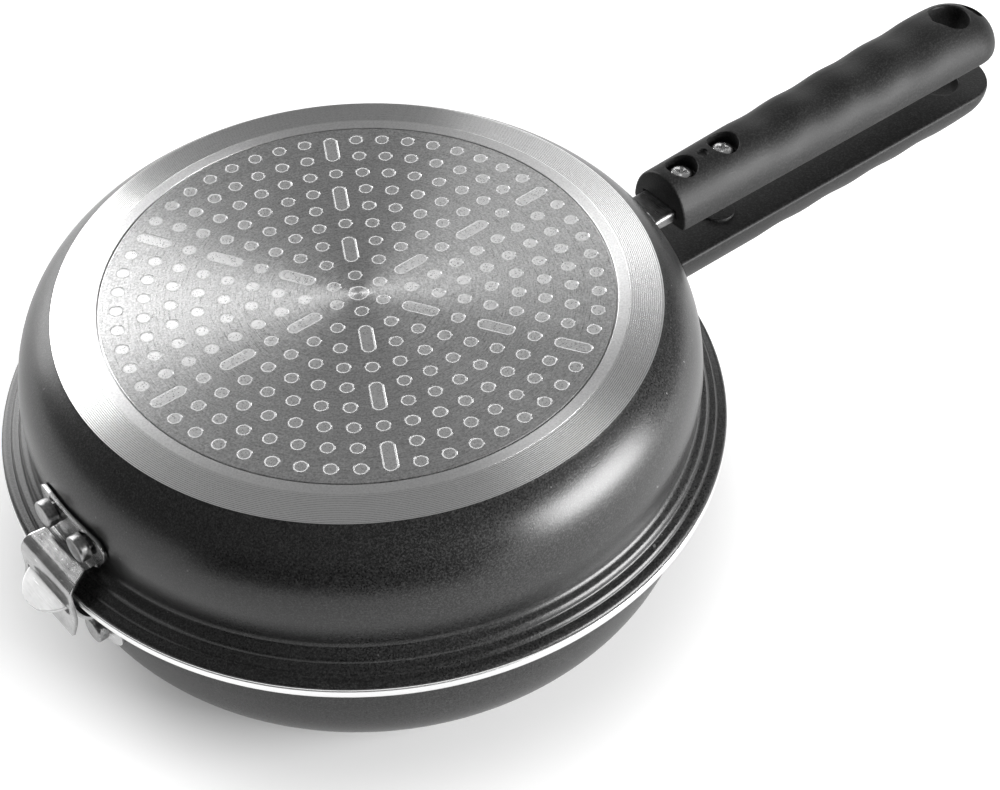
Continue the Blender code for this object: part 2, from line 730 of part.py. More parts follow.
def handle_height(x):
    """Height of the crest above the flat, with the finger waves and the fall of the tail."""
    crest = HANDLE_HEIGHT
    along = x - HANDLE_START - GRIP_WAVE_START
    if 0 < along < GRIP_WAVE_COUNT * GRIP_WAVE_LENGTH:
        crest -= GRIP_WAVE_HEIGHT * (1 - math.cos(2 * math.pi * along / GRIP_WAVE_LENGTH)) / 2
    share = (x - HANDLE_END + TAIL_LENGTH) / TAIL_LENGTH
    if share > 0:
        crest *= (1 - share ** TAIL_FALL_POWER) ** (1 / TAIL_FALL_POWER)
    return crest


def handle_mesh():
    """Tapered D-section grip with finger waves along its crest and a rounded tail."""
    wave_start = HANDLE_START + GRIP_WAVE_START
    places = [HANDLE_START + HANDLE_FRONT_EDGE, (HANDLE_START + wave_start) / 2]
    quarters = 4 * GRIP_WAVE_COUNT
    places += [wave_start + GRIP_WAVE_LENGTH * step / 4 for step in range(quarters)]
    places += [HANDLE_END - TAIL_LENGTH + share * TAIL_LENGTH for share in TAIL_SHARES]
    front_half_width = HANDLE_FRONT_HALF_WIDTH - HANDLE_FRONT_EDGE
    rings = [handle_section(HANDLE_START, front_half_width, HANDLE_HEIGHT - HANDLE_FRONT_EDGE)]
    rings += [handle_section(x, handle_half_width(x), handle_height(x)) for x in sorted(places)]
    blank = lofted("handle", rings)
    finished = combine(blank, handle_steps())
    smooth(finished, 30)
    return finished


def channel_outline():
    """Cross section of the pocket for the bracket's channel, as (across, drop) points."""
    outer = CHANNEL_HALF_WIDTH + SEAT_GAP
    inner = CHANNEL_HALF_WIDTH - BRACKET_SHEET - SEAT_GAP
    top = CHANNEL_DROP + SEAT_GAP
    under = CHANNEL_DROP - BRACKET_SHEET - SEAT_GAP
    lip = CHANNEL_DROP - CHANNEL_FLANGE - SEAT_GAP
    return [
        (-outer, -lip),
        (-outer, -top),
        (outer, -top),
        (outer, -lip),
        (inner, -lip),
        (inner, -under),
        (-inner, -under),
        (-inner, -lip),
    ]


def handle_steps():
    """What is joined to and cut from the handle: boss, wells, bores, pocket, hanging hole."""
    screws = screw_places()
    rear = screws["handle_screw_rear"]
    boss = round_bar("boss", BOSS_RADIUS, -BOSS_HEIGHT, BOSS_HEIGHT, WELL_SEGMENTS)
    steps = [("UNION", guide("boss", boss, upside_down(rear, HANDLE_OFFSET)))]
    pocket = prism(
        "pocket",
        channel_outline(),
        HANDLE_START - CUT_OVERRUN,
        HANDLE_START + CHANNEL_LENGTH + SEAT_GAP,
    )
    lay = Matrix(((0, 0, 1, 0), (1, 0, 0, 0), (0, 1, 0, PAN_DEPTH), (0, 0, 0, 1)))
    steps.append(("DIFFERENCE", guide("pocket", pocket, lay)))
    seat = CREST_DROP - SCREW_WELL_DEPTH
    for label, x in screws.items():
        well = round_bar("well", SCREW_WELL_RADIUS, 0, SCREW_WELL_DEPTH + CUT_OVERRUN, WELL_SEGMENTS)
        steps.append(("DIFFERENCE", guide("well_" + label, well, upside_down(x, seat))))
        depth = seat - HANDLE_OFFSET - SCREW_FLOOR
        hole = SCREW_SHANK_RADIUS + SEAT_GAP
        bore = round_bar("bore", hole, -depth, SCREW_WELL_DEPTH / 2, ROUND_SEGMENTS)
        steps.append(("DIFFERENCE", guide("bore_" + label, bore, upside_down(x, seat))))
    mark = round_bar("mark", PIN_MARK_RADIUS, -PIN_MARK_DEPTH, CUT_OVERRUN, ROUND_SEGMENTS)
    middle = sum(screws.values()) / len(screws)
    steps.append(("DIFFERENCE", guide("mark", mark, upside_down(middle, CREST_DROP))))
    outline = teardrop(HANG_HOLE_RADIUS, HANG_TIP_RADIUS, HANG_TIP_REACH, ROUND_SEGMENTS)
    hang = prism("hang_hole", outline, -CUT_OVERRUN, HANDLE_HEIGHT + CUT_OVERRUN)
    hang_x = HANDLE_END - HANG_HOLE_SETBACK
    steps.append(("DIFFERENCE", guide("hang_hole", hang, upside_down(hang_x, HANDLE_OFFSET))))
    groove_x = HANDLE_END - TAIL_MARK_SETBACK
    outline = rounded_slot(TAIL_MARK_HALF_WIDTH, TAIL_MARK_HALF_LENGTH, TAIL_MARK_HALF_WIDTH, SLOT_END_STEPS)
    groove = prism("groove", merged(outline), -TAIL_MARK_DEPTH, CUT_OVERRUN)
    crest = HANDLE_OFFSET + handle_height(groove_x)
    steps.append(("DIFFERENCE", guide("groove", groove, upside_down(groove_x, crest))))
    return steps


# Assembly


def add_lower(name, mesh, finish, matrix=None):
    item = bpy.data.objects.new("lower_" + name, mesh)
    item.data.materials.clear()
    item.data.materials.append(finish)
    item.matrix_basis = matrix or Matrix()
    bpy.context.collection.objects.link(item)


def add_upper(name, mesh, finish, hinge_axis, matrix=None):
    item = bpy.data.objects.new("upper_" + name, mesh)
    item.data.materials.clear()
    item.data.materials.append(finish)
    item.parent = hinge_axis
    item.matrix_basis = Matrix.Translation(-HINGE_POINT) @ FLIP @ (matrix or Matrix())
    bpy.context.collection.objects.link(item)


def build():
    remove_all_objects()
    hinge_axis = bpy.data.objects.new("hinge_axis", None)
    hinge_axis.location = HINGE_POINT
    bpy.context.collection.objects.link(hinge_axis)

    coating = material("speckled black coating", (0.045, 0.045, 0.047), 0.42, 0.35)
    induction = material("brushed induction steel", (0.52, 0.52, 0.53), 0.34, 1.0)
    stainless = material("polished stainless sheet", (0.62, 0.62, 0.63), 0.26, 1.0)
    bracket_steel = material("plated bracket steel", (0.50, 0.50, 0.51), 0.35, 1.0)
    rivet_metal = material("aluminium rivet", (0.70, 0.70, 0.71), 0.38, 1.0)
    screw_metal = material("bright screw steel", (0.60, 0.60, 0.61), 0.30, 1.0)
    bakelite = material("matt black bakelite", (0.030, 0.030, 0.031), 0.55, 0.0)

    add_lower("pan", pan_mesh("lower_pan", LOWER_LIP), coating)
    add_upper("pan", pan_mesh("upper_pan", UPPER_LIP), coating, hinge_axis)
    add_lower("hinge_bracket", tongue_mesh(), stainless)
    add_upper("hinge_bracket", hook_mesh(), stainless, hinge_axis)

    shared = [
        ("induction_disc", disc_mesh(), induction, None),
        ("handle_bracket", bracket_mesh(), bracket_steel, None),
        ("handle", handle_mesh(), bakelite, None),
    ]
    for name, (side, offset, drop, sheet) in rivet_places().items():
        rivet = rivet_mesh(name, offset, sheet)
        shared.append((name, rivet, rivet_metal, along_x(0, offset, drop, side)))
    screw = screw_mesh()
    for name, x in screw_places().items():
        under_head = CREST_DROP - SCREW_WELL_DEPTH + SEAT_GAP
        shared.append((name, screw, screw_metal, upside_down(x, under_head)))
    for name, mesh, finish, matrix in shared:
        add_lower(name, mesh, finish, matrix)
        add_upper(name, mesh, finish, hinge_axis, matrix)


build()
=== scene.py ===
import math
import bmesh
import bpy
import numpy as np
from mathutils import Euler, Matrix, Vector
from mathutils.geometry import delaunay_2d_cdt


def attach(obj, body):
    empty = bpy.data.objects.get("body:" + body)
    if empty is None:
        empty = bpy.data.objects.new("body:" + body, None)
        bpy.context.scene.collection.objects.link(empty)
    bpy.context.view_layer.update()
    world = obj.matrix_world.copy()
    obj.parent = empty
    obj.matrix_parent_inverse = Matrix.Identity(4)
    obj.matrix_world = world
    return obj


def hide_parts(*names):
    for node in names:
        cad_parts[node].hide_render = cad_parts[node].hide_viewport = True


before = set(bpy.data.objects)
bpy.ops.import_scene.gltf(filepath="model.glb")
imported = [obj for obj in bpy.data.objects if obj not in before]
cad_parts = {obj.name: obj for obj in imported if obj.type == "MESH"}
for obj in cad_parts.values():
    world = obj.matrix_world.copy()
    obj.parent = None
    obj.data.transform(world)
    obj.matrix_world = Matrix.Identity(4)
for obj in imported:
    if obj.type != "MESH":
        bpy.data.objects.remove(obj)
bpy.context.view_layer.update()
print("frame loaded:", len(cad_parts), "nodes")

mm = 0.001
full = 99.2                      # both pans closed, mm
rimPlane = full / 2              # the plane where the rims meet
turnOver = Matrix.Translation((0, 0, full * mm)) @ Matrix.Rotation(math.pi, 4, "X")


def addMesh(name, verts, faces, material, angle=40):
    # verts in mm
    mesh = bpy.data.meshes.new(name)
    if isinstance(faces, np.ndarray):
        faces = faces.tolist()
    mesh.from_pydata((np.asarray(verts) * mm).tolist(), [], faces)
    mesh.validate()
    mesh.update()
    mesh.shade_smooth()
    mesh.set_sharp_from_angle(angle=math.radians(angle))
    mesh.materials.append(material)
    obj = bpy.data.objects.new(name, mesh)
    bpy.context.collection.objects.link(obj)
    return obj


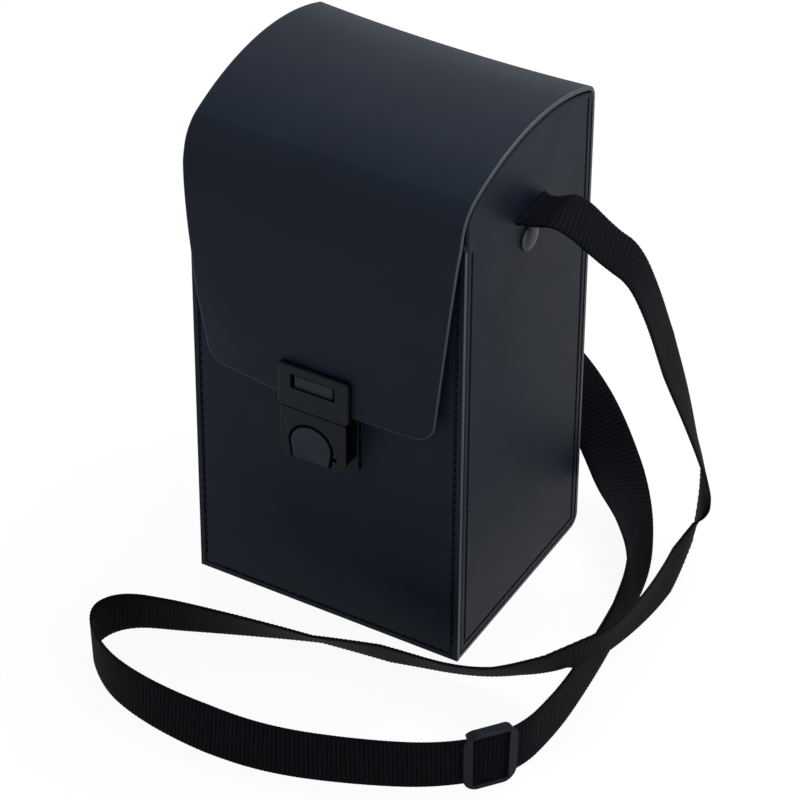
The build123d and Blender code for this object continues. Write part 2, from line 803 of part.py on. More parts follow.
os.makedirs("parts", exist_ok=True)
side_right = side_panel_right()
lining_side = lining_right()
tail_right = strap_end_right()
save("front_panel", front_panel())
save("back_bottom_panel", back_bottom_panel())
save("side_panel_right", side_right)
save("side_panel_left", mirrored(side_right))
save("front_board", front_board())
save("back_board", back_board())
save("bottom_board", bottom_board())
save("lining_front", lining_front())
save("lining_back", lining_back())
save("lining_right", lining_side)
save("lining_left", mirrored(lining_side))
save("bottom_pad", bottom_pad())
save("lid_panel", lid_panel())
save("lid_lining", lid_lining())
save("lock_base_plate", lock_base_plate())
save("lock_backing_plate", lock_backing_plate())
save("lock_housing", lock_housing())
save("lock_rivets", lock_rivets())
save("button_pin", button_pin())
save("button_spring", button_spring())
save("thumb_button", thumb_button())
save("hasp_plate", hasp_plate())
save("hasp_backing_plate", hasp_backing_plate())
save("hasp_rivets", hasp_rivets())
save("strap_rivets", pair(strap_rivet_right()))
save("strap_washers", pair(strap_washer_right()))
save("strap_end_right", tail_right)
save("strap_end_left", mirrored(tail_right))
save("shoulder_strap", shoulder_strap())
save("strap_slider", strap_slider())
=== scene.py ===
import math

import bmesh
import bpy
import numpy as np
from mathutils import Matrix, Vector


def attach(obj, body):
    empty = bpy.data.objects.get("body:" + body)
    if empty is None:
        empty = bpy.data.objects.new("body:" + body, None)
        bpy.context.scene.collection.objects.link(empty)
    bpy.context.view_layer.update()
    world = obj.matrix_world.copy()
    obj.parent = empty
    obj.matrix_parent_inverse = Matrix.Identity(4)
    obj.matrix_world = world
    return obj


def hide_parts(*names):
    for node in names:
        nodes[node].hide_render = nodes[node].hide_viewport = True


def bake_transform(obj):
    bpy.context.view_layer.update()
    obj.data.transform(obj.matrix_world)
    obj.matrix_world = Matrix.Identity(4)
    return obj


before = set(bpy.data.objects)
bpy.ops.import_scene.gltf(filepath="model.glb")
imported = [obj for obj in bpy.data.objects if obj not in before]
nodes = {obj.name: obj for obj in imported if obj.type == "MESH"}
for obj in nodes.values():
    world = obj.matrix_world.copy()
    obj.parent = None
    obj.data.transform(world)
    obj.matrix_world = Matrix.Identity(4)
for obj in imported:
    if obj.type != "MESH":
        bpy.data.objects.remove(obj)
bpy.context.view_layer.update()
mm = 0.001

# ---- dimensions, in millimetres; they repeat those of the CAD part ---------------------
side_x = 66.0
front_y = -56.0
back_y = 56.0
sheet = 2.0
front_top = 222.5
back_top = 227.85
hinge_z = 228.0
lid_end_z = 228.15
crown_radius = 125.0
crown_top = 250.2
flap_y = -64.0
flap_radius = 160.0
flap_straight = 188.0
flap_bottom = 121.1
shoulder_radius = 18.0
back_radius = 9.0
taper_start = 222.0
taper = 10.6
flap_corner = 8.5
notch_half = 10.6
notch_top = 137.1
web_width = 25.0
web_thickness = 1.5
rivet_y = -0.8
rivet_z = 194.2

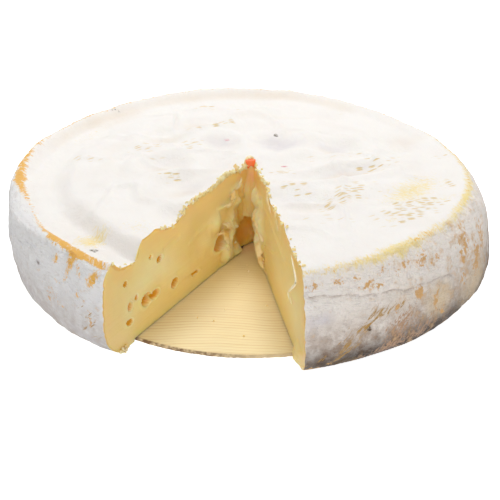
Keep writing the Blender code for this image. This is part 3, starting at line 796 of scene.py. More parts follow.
@dataclass
class Cheese:
    """The wheel without its wedge: the rind, the foot and both cuts, as one closed skin."""

    form: WheelForm
    weathering: Weathering
    faces: tuple[CutFace, CutFace]
    rows: int = 78
    base_columns: int = 36
    # Rings start this far from the tip, and the columns double where rings pass these distances.
    first_ring: float = 2.0
    doublings: tuple[float, ...] = (4.0, 8.0, 17.0, 34.0)
    ring_gap: float = 0.95
    side_rings: int = 46
    margin: float = 0.9
    # How far in front of the tip the torn paste closes the wedge above the hollow.
    wall_reach: float = 5.4
    # Heights between which the wall comes forward, and between which it draws back again.
    wall_foot: tuple[float, float] = (10.6, 12.6)
    wall_top: tuple[float, float] = (20.0, 26.0)
    # Distances from the tip between which a cut turns from facing forward to its own way.
    turning: tuple[float, float] = (3.0, 8.5)
    hollow_centre: tuple[float, float, float] = (-2.1, -1.7, 3.4)
    hollow_half: tuple[float, float, float] = (4.6, 4.3, 9.0)

    def stages(self) -> list[float]:
        """The rings' stages: over the top, down the side, and the few below."""
        reach = self.form.radius
        count = round((reach - self.first_ring) / self.ring_gap)
        top = [(self.first_ring + (reach - self.first_ring) * i / count) / reach for i in range(count)]
        turns = [i / self.side_rings for i in range(self.side_rings + 1)]
        side = [1.0 + q - 0.35 * math.sin(2.0 * math.pi * q) / (2.0 * math.pi) for q in turns]
        return top + side + [2.1, 2.2, 2.3, 2.5, 2.75, 2.97]

    def columns(self, stage: float) -> int:
        """How many columns a ring has, so that they stay about as far apart."""
        if stage > 2.0:
            distance = self.form.radius * (1.0 - 0.75 * (stage - 2.0)) / 4.0
        else:
            distance = min(stage, 1.0) * self.form.radius
        return self.base_columns * 2 ** sum(distance > limit for limit in self.doublings)

    def ring(self, skin: Skin, stage: float) -> Array:
        """Add one ring of the rind, from the right cut round the back to the left cut."""
        distance = self.form.radius * (min(stage, 1.0) if stage <= 2.0 else min(1.0, 3.0 - stage))
        inset = math.degrees(math.asin(min(self.margin / distance, 0.5)))
        low, high = self.form.right_azimuth + inset, 360.0 + self.form.left_azimuth - inset
        azimuth = np.linspace(low, high, self.columns(stage) + 1)
        where = np.full(azimuth.shape, stage)
        points = self.form.surface(azimuth, where)
        return skin.add_points(points, self.weathering.attributes(self.form, points, where))

    def build_rind(self, skin: Skin) -> tuple[Array, Array]:
        """Add the rind and the underside.

        Args:
            skin: The skin in the making.

        Returns:
            The point numbers of its open border, a loop from behind the tip, and their parameters.
        """
        stages = self.stages()
        rings = [self.ring(skin, stage) for stage in stages]
        for inner, outer in zip(rings, rings[1:]):
            if len(inner) == len(outer):
                skin.quads(np.stack([inner, outer]), 0)
            else:
                shares = [np.linspace(0, 1, len(ring)) for ring in (inner, outer)]
                skin.zip_together(inner, shares[0], outer, shares[1], 0)
        first, last, at = rings[0], rings[-1], np.array(stages)
        half, low_half = len(first) // 2, len(last) // 2
        right = np.array([ring[0] for ring in rings])
        left = np.array([ring[-1] for ring in rings])
        near = at[0] * np.arange(half) / half
        far = at[-1] + (3.0 - at[-1]) * np.arange(1, low_half + 1) / low_half
        loop = [first[half:0:-1], right, last[1:-1], left[::-1], first[-2:half - 1:-1]]
        ats = [near, at, far, 6.0 - far[-2::-1], 6.0 - at[::-1], 6.0 - near[::-1]]
        return np.concatenate(loop), np.concatenate(ats)

    def border(self, face: CutFace) -> dict[str, Array]:
        """Lines round one cut, as points and stages: its top, its outer end and its bottom."""
        share = np.linspace(0.0, 1.0, face.columns + 1)
        share = 0.62 * share + 0.38 * share**2
        level = np.linspace(0.0, 1.0, self.rows + 1)
        azimuth = face.azimuth
        foot = float(self.form.reach(np.array([azimuth]), np.zeros(1))[0])
        seat = float(self.form.seat_reach(np.array([azimuth]))[0])
        inner = seat - self.form.seat_step
        below = np.interp(share * foot, [0.0, inner, seat, foot], [3.0, 2.3, 2.2, 2.0])
        lines = {"top": share, "end": 2.0 - level, "bottom": below}
        found = {"share": share, "level": level}
        for key, stage in lines.items():
            found[key] = self.form.surface(np.full(stage.shape, azimuth), stage)
            found[key + " at"] = stage
        return found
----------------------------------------
(WHAT NEEDS TO BE DONE): Repeat, word for word, the lines from the opening of the material through the line containing "return crest".

(ANSWER TO THIS EXERCISE):
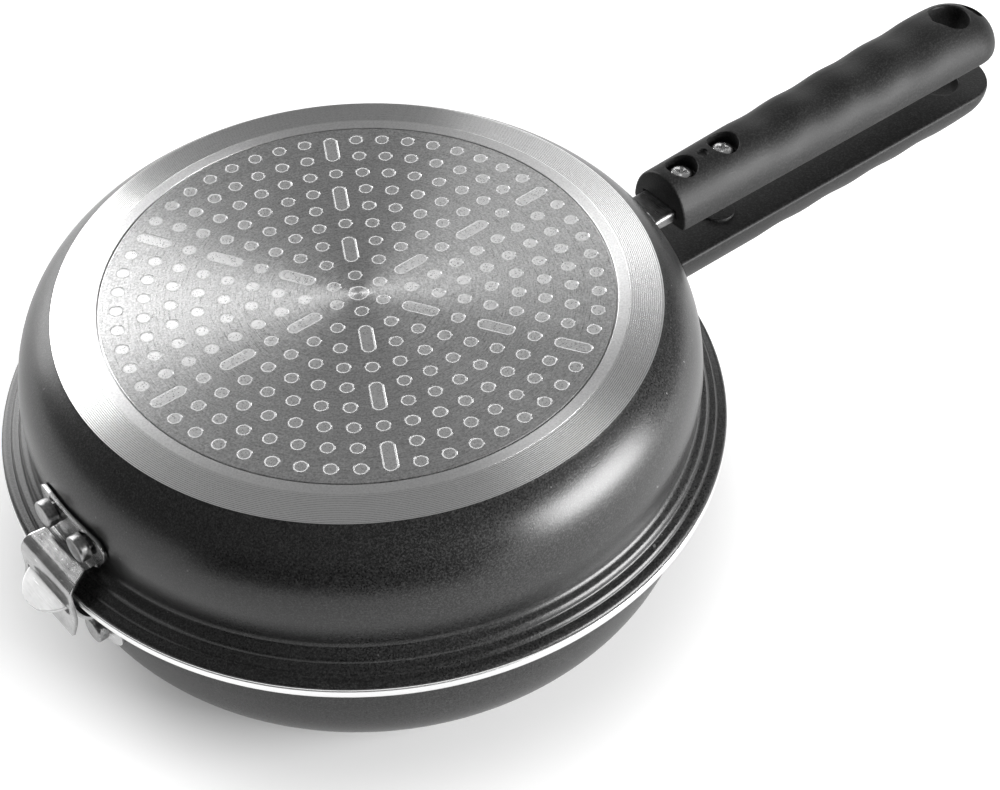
Continue the Blender code for this object: part 2, from line 730 of part.py. More parts follow.
def handle_height(x):
    """Height of the crest above the flat, with the finger waves and the fall of the tail."""
    crest = HANDLE_HEIGHT
    along = x - HANDLE_START - GRIP_WAVE_START
    if 0 < along < GRIP_WAVE_COUNT * GRIP_WAVE_LENGTH:
        crest -= GRIP_WAVE_HEIGHT * (1 - math.cos(2 * math.pi * along / GRIP_WAVE_LENGTH)) / 2
    share = (x - HANDLE_END + TAIL_LENGTH) / TAIL_LENGTH
    if share > 0:
        crest *= (1 - share ** TAIL_FALL_POWER) ** (1 / TAIL_FALL_POWER)
    return crest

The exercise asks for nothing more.